The ruling was similar to hundreds of other cases across the country, where insurers have routinely prevailed on the question of whether they need to pay restaurants and other businesses who believed they were insured against the often devastating losses they suffered when they were ordered closed early in the pandemic, and often kept closed or severely restricted, primarily by Democratic governors like Newsom in California, well into 2021.
In a twist of fate, Newsom’s own political career took a big hit when he was photographed at a well-attended dinner party in honor of a longtime political ally at French Laundry in late 2020. Newsom attended the event, even while he routinely and loudly derided those who chose to gather amid the pandemic. The event served as a booster for efforts by political opponents to secure more than 1.6 million signatures from California voters on a petition to recall the governor. Opponents asserted Newsom’s behavior didn’t match his public rhetoric, in which he demanded regular Californians sacrifice, while he and his social circle carried on with a semblance of normal life.
Ultimately, the recall effort failed, when Newsom prevailed at the polls.
But in the meantime, French Laundry and other businesses continued their efforts to secure coverage from their insurers for the losses they suffered under Newsom’s orders.
After losing in district court, French Laundry appealed, asking the U.S. Ninth Circuit Court of Appeals to overturn the lower court’s ruling.
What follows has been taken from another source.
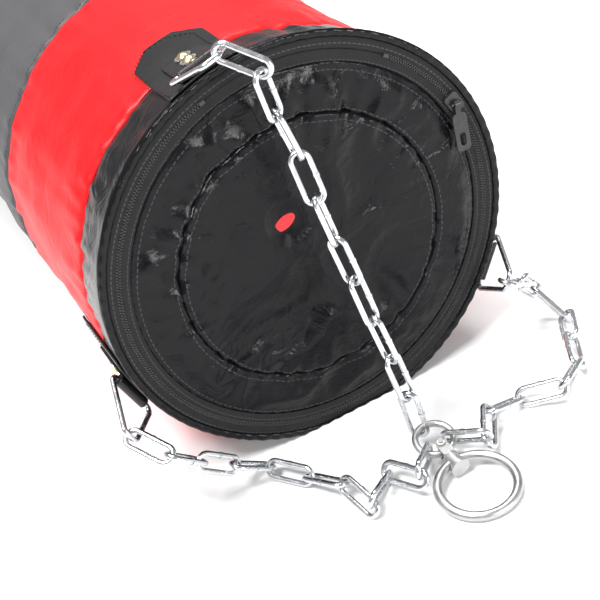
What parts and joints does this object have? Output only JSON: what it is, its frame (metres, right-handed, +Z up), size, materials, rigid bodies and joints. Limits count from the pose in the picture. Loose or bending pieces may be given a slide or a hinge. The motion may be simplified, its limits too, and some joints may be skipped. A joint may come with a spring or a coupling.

However, after collecting arguments from both sides, a three-judge panel on the Ninth Circuit decided it couldn’t yet decide the issue. They said California state law governs the insurance policy’s terms and exclusions. The Ninth Circuit judges said they do not believe state courts have firmly answered questions around the policy exclusion.
To get that answer, the Ninth Circuit judges sent the question to the California Supreme Court, asking the state high court to weigh in.
“In California, and indeed nationwide, a multitude of COVID-19-related insurance cases are moving through the judicial process,” the Ninth Circuit judges wrote. “Courts at both the state and federal level are grappling with the application of California insurance contract interpretation law to coverage for losses from business shutdowns due to government closure orders in response to COVID-19.
“While both state and federal courts have published opinions providing some guidance, there remains much uncertainty as to how California law applies in many scenarios (such as the scenario presented in this case).”
The California Supreme Court is not obligated to take up the question, but the Ninth Circuit said it was inviting the state high court to do so to “gain some efficiencies” in resolving the lingering questions over Covid-related insurance coverage, in the French Laundry cases and the many others like it.
The Ninth Circuit panel included Circuit Judges Consuelo M. Callahan, Ryan D. Nelson and Holly A. Thomas.
French Laundry is represented in the matter by attorneys John N. Ellison, of the firm of Reed Smith, of New York; and Jennifer Perez, of Gauthier Murphy & Houghtaling, of Metairie, Louisiana.
Hartford Insurance is represented by attorneys Tadhg Dooley, Jonathan M. Freiman and David R. Roth, of Wiggin and Dana, of New Haven, Connecticut; and Johanna Dennehy and Sarah Gordon, of Steptoe & Johnson, of Washington, D.C.